Following her romp with Jack, supermodel Janice Dickinson managed to snare Warren Beatty next. They kept bumping into each other in New York and Janice invited him to the notorious nightclub Studio 54. Warren declined, that just wasn’t his scene. She’d got his attention, though, and Warren invited her to his suite at the Carlyle, where she’d romanced Jack. Warren’s suite was considerably bigger, she noticed.
Warren got chatting to Diane Keaton on the phone as Janice made herself comfortable. Just then the second line rang; it was new conquest Mary Tyler Moore. Deftly Warren put Diane on hold and proceeded to make Mary ‘feel deeply loved, too’, recalled Janice, who watched, marvelling, as he telephonically juggled both women for a few minutes.

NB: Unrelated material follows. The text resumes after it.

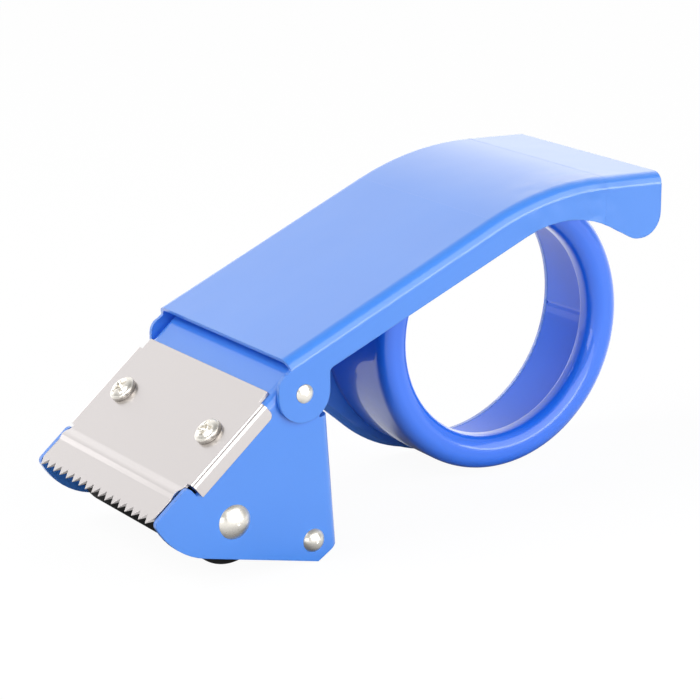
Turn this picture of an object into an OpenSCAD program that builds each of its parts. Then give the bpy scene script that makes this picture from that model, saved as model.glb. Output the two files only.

Eventually royally seduced, Janice recalled that Warren hung on her every word, making her feel like the centre of the universe, and when they made love she wasn’t disappointed. ‘He knew where everything was and what to do with it. Of course he’d had lots of practice. I tried not to think about just how much.’ Janice woke up at around 3 a.m. to find Warren wasn’t in bed; instead he was standing admiring himself in the mirror. When she asked what he was doing he said, ‘I’m trying to get that just been fucked look.’ Janice dated Warren for the next few months before their passion petered out naturally. ‘I never let myself fall in love with him,’ she said. ‘As I knew he was making half a dozen women feel the same way at the same time.’
Including Sylvia Kristel. Warren bumped into the
Emmanuelle
star at an LA party and called her a few days later. Sylvia felt seduced almost by his voice alone, writing in her autobiography: ‘When you hear him murmur “It’s Warren Beatty” you immediately realise he’s actually saying: might the prospect of sleeping with me be agreeable to you?’
Sylvia agreed to meet Warren at a luxury hotel, despite a friend’s warning that he always carried the key to a suite, just in case he got lucky. They had lunch, though Sylvia was curious that he’d brought along another woman, ‘That week’s conquest.’ Sylvia later found out that Warren thought she was bisexual and was hoping . . . well, Warren lived in eternal hope. She arranged another meeting with him, but this time with the caveat that ‘Sylvia is not Emmanuelle.’ So began an affair that lasted a few brief though memorable months. Sylvia saw that for Warren the pursuit of women was ‘an irrepressible urge, an endless hunting ground’. She found it amusing to watch Warren constantly on the lookout for new prey like an animal, knowing that few women could resist but that all would suffer the ‘frustration of becoming no more than a memory a few hours later’.
By the eighties, of course, Warren’s reputation as a ladies’ man was already legendary. ‘But it was a puny thing compared with the reality. It really was,’ says screenwriter Trevor Griffiths. ‘He used his sexuality the whole twenty-four hours of his day. It really was like
Shampoo
; there was no way of getting away from the next erection. We’d be driving down Sunset Boulevard or wherever, and he’d stop next to some woman in her Mercedes. He’d just look at her, she’d look at him, and something would happen behind their eyes. He’d mouth “hello” and they’d pull over and there would be an exchange of telephone numbers. Now, you imagine that and put yourself in his position and that is a very strange life to lead.’